> _What you are asked to do_: Write out only the span of lines that begins at the line with "Keep writing the" and ends at the line with "export default cupboard;". Keep both end lines, word for word.

## BEGIN Records for this exercise

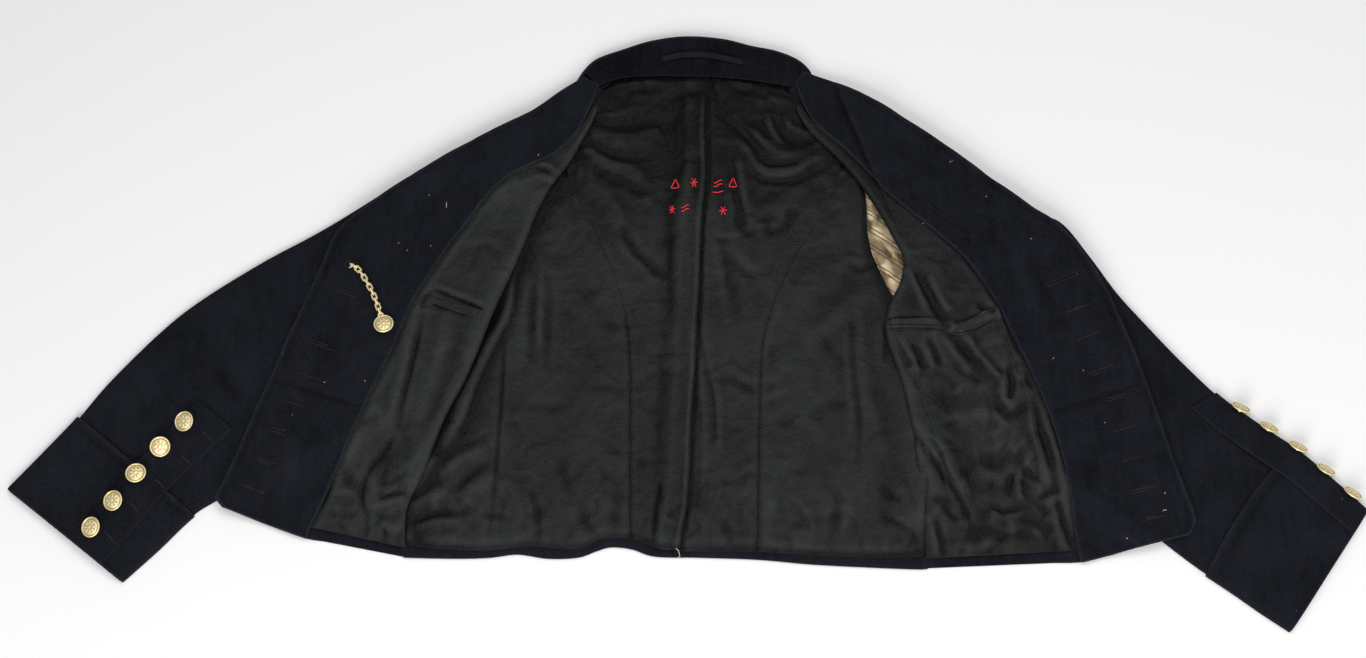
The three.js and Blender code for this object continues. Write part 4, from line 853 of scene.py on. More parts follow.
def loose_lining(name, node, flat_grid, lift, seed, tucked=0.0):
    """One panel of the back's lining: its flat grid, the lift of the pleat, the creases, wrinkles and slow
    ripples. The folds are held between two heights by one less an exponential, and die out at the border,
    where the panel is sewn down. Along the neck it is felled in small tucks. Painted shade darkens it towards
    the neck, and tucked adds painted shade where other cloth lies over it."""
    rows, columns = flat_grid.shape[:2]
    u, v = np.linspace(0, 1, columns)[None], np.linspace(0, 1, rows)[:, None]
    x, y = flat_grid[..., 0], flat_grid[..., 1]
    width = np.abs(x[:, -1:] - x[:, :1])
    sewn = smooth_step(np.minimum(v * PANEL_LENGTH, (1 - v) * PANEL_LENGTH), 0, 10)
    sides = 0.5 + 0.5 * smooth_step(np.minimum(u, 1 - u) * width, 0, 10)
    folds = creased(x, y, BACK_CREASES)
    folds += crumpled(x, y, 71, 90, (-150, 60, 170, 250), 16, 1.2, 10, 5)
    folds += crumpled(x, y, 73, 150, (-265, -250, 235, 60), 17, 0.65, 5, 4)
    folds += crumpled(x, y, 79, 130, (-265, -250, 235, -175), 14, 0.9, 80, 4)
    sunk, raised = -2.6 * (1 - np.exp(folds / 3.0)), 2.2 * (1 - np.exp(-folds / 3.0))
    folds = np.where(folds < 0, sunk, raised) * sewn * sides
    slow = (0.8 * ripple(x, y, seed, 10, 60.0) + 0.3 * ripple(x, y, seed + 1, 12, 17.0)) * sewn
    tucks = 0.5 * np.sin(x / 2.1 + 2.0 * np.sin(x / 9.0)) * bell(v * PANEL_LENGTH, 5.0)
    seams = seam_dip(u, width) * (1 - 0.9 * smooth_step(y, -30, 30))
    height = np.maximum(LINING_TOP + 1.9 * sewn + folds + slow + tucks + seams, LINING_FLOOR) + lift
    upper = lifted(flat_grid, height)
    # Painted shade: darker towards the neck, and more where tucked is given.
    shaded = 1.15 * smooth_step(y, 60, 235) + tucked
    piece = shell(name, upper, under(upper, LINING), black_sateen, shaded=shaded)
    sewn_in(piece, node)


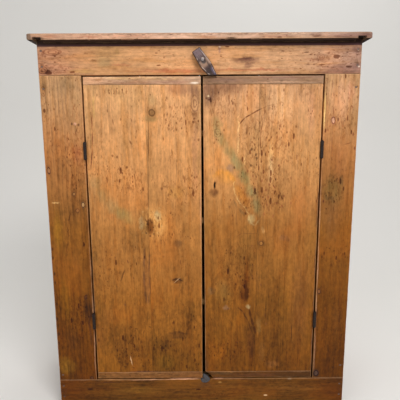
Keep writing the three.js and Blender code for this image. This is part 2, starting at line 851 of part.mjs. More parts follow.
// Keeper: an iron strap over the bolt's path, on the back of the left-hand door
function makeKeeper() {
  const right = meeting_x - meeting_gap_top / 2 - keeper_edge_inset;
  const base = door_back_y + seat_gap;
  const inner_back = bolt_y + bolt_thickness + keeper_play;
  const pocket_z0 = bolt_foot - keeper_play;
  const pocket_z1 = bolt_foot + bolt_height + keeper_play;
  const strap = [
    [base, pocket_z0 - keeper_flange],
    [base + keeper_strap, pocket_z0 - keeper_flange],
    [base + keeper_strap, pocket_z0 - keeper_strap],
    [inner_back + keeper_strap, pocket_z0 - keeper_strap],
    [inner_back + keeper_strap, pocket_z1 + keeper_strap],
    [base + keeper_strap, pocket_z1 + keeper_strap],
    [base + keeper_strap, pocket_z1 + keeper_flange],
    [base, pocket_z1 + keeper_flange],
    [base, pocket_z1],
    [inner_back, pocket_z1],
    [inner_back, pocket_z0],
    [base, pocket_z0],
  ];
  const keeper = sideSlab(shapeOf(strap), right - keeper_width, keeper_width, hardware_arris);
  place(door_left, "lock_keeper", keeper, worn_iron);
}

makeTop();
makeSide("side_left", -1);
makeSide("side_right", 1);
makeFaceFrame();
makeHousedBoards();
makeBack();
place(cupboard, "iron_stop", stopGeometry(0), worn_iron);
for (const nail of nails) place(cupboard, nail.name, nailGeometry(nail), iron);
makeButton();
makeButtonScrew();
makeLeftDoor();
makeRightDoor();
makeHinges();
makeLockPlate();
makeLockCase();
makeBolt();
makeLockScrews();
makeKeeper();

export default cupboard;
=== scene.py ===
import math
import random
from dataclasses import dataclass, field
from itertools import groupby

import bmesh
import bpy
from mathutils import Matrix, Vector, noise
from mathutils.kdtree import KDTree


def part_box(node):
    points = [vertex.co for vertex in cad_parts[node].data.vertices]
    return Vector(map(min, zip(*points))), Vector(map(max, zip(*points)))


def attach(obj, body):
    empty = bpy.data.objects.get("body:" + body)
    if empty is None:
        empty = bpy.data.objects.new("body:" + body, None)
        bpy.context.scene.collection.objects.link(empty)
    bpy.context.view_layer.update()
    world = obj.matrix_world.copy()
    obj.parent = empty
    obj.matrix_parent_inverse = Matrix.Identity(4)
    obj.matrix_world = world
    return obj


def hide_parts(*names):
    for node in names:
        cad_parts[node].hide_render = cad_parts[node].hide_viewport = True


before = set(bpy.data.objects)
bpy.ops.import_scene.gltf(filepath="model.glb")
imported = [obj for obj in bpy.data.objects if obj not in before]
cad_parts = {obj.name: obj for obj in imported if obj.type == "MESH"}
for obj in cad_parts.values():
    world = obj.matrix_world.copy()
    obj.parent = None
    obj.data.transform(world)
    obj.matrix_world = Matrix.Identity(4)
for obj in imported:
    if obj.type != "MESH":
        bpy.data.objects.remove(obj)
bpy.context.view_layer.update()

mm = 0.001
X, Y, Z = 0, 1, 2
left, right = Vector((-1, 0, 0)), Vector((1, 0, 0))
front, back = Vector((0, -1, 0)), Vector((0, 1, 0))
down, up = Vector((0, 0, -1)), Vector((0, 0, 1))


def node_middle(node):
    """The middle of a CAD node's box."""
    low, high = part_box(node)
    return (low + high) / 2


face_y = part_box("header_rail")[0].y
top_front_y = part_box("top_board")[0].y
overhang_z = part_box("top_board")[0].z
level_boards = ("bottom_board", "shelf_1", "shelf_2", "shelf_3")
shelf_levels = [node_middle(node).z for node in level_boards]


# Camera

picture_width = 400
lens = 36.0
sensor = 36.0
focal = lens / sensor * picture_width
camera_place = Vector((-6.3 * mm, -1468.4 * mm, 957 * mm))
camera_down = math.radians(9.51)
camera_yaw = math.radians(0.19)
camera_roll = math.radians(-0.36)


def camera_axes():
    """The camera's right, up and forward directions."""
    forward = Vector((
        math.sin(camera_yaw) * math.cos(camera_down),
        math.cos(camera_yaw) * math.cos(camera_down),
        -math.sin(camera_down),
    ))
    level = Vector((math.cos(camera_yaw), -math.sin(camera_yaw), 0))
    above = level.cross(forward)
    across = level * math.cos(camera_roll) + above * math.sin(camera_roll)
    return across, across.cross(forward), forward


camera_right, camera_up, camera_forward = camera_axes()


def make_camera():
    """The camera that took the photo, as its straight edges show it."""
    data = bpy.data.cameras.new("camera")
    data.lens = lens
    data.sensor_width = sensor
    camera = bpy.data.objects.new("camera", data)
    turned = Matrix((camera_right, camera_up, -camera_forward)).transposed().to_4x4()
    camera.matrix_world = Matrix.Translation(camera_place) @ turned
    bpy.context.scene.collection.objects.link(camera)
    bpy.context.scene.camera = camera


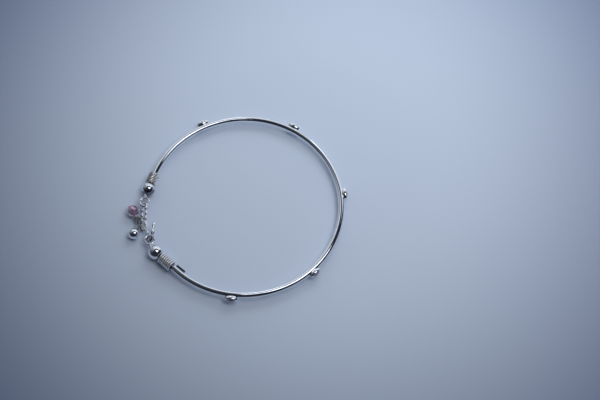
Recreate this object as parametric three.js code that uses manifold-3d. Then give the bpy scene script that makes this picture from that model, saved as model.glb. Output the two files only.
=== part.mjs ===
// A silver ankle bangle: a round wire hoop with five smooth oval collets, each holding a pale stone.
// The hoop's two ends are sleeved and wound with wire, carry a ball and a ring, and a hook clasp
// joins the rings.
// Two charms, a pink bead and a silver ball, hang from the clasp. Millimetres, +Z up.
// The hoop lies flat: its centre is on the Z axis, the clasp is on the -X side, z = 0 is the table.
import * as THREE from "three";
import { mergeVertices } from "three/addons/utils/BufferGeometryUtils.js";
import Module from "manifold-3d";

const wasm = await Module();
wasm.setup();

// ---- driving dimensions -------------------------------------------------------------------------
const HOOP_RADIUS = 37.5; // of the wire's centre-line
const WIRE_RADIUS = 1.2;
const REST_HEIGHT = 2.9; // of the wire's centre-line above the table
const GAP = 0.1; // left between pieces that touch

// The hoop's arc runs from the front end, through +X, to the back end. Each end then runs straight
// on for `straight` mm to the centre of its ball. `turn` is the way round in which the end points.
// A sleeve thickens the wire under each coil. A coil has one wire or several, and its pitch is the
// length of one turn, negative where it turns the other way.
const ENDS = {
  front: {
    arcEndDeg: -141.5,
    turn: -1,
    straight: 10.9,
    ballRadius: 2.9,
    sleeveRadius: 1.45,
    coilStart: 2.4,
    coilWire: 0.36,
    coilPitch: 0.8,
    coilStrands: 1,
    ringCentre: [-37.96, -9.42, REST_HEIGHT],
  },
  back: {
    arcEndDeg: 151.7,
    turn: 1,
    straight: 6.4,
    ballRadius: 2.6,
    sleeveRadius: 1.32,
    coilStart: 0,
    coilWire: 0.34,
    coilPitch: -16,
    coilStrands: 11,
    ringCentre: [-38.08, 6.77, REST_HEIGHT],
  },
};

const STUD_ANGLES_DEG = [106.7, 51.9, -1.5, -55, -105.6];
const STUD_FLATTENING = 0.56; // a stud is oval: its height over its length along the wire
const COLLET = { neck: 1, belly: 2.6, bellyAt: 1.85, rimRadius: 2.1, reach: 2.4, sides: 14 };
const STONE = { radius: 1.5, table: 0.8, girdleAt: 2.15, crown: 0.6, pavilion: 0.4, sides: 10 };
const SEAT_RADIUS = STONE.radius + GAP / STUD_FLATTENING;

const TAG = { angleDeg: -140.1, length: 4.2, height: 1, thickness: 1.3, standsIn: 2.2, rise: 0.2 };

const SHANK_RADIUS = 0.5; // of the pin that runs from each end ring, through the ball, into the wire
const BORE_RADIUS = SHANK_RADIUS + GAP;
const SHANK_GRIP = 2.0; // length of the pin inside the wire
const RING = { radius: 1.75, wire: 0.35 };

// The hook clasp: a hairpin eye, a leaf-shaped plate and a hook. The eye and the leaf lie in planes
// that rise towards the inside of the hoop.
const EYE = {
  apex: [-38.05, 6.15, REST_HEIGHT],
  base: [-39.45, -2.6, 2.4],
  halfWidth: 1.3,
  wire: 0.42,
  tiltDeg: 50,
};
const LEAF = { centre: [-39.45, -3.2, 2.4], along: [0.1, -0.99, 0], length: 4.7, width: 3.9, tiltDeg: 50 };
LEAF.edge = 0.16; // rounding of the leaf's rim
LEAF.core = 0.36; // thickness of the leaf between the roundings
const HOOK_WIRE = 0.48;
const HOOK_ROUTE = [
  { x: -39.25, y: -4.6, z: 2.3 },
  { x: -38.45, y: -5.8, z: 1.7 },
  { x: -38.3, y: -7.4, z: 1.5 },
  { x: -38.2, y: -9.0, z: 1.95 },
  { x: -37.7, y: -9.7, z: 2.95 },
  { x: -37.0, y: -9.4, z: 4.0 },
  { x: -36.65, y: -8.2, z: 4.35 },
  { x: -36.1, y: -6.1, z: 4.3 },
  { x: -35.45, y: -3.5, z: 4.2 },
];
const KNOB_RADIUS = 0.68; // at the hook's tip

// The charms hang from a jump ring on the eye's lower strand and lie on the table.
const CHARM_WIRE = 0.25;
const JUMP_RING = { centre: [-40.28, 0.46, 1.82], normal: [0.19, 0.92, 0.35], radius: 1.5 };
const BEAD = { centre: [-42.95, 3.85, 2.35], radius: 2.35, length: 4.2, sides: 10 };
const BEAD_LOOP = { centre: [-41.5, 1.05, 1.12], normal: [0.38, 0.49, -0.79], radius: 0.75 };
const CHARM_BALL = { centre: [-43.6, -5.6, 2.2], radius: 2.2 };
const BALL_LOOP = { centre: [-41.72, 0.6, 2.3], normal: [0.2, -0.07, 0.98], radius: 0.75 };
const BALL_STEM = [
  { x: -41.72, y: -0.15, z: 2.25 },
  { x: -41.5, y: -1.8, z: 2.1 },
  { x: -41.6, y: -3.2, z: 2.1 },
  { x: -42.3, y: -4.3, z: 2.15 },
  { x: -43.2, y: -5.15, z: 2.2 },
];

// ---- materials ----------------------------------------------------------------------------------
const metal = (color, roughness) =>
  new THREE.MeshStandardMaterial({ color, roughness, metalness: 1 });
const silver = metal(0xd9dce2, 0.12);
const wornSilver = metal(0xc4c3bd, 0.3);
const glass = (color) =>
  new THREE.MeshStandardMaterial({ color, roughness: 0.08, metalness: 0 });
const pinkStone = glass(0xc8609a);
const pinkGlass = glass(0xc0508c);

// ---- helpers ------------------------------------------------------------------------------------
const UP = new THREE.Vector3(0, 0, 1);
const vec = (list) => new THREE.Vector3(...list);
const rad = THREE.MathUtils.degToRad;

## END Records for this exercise

> _Solution for this exercise_:
Keep writing the three.js and Blender code for this image. This is part 2, starting at line 851 of part.mjs. More parts follow.
// Keeper: an iron strap over the bolt's path, on the back of the left-hand door
function makeKeeper() {
  const right = meeting_x - meeting_gap_top / 2 - keeper_edge_inset;
  const base = door_back_y + seat_gap;
  const inner_back = bolt_y + bolt_thickness + keeper_play;
  const pocket_z0 = bolt_foot - keeper_play;
  const pocket_z1 = bolt_foot + bolt_height + keeper_play;
  const strap = [
    [base, pocket_z0 - keeper_flange],
    [base + keeper_strap, pocket_z0 - keeper_flange],
    [base + keeper_strap, pocket_z0 - keeper_strap],
    [inner_back + keeper_strap, pocket_z0 - keeper_strap],
    [inner_back + keeper_strap, pocket_z1 + keeper_strap],
    [base + keeper_strap, pocket_z1 + keeper_strap],
    [base + keeper_strap, pocket_z1 + keeper_flange],
    [base, pocket_z1 + keeper_flange],
    [base, pocket_z1],
    [inner_back, pocket_z1],
    [inner_back, pocket_z0],
    [base, pocket_z0],
  ];
  const keeper = sideSlab(shapeOf(strap), right - keeper_width, keeper_width, hardware_arris);
  place(door_left, "lock_keeper", keeper, worn_iron);
}

makeTop();
makeSide("side_left", -1);
makeSide("side_right", 1);
makeFaceFrame();
makeHousedBoards();
makeBack();
place(cupboard, "iron_stop", stopGeometry(0), worn_iron);
for (const nail of nails) place(cupboard, nail.name, nailGeometry(nail), iron);
makeButton();
makeButtonScrew();
makeLeftDoor();
makeRightDoor();
makeHinges();
makeLockPlate();
makeLockCase();
makeBolt();
makeLockScrews();
makeKeeper();

export default cupboard;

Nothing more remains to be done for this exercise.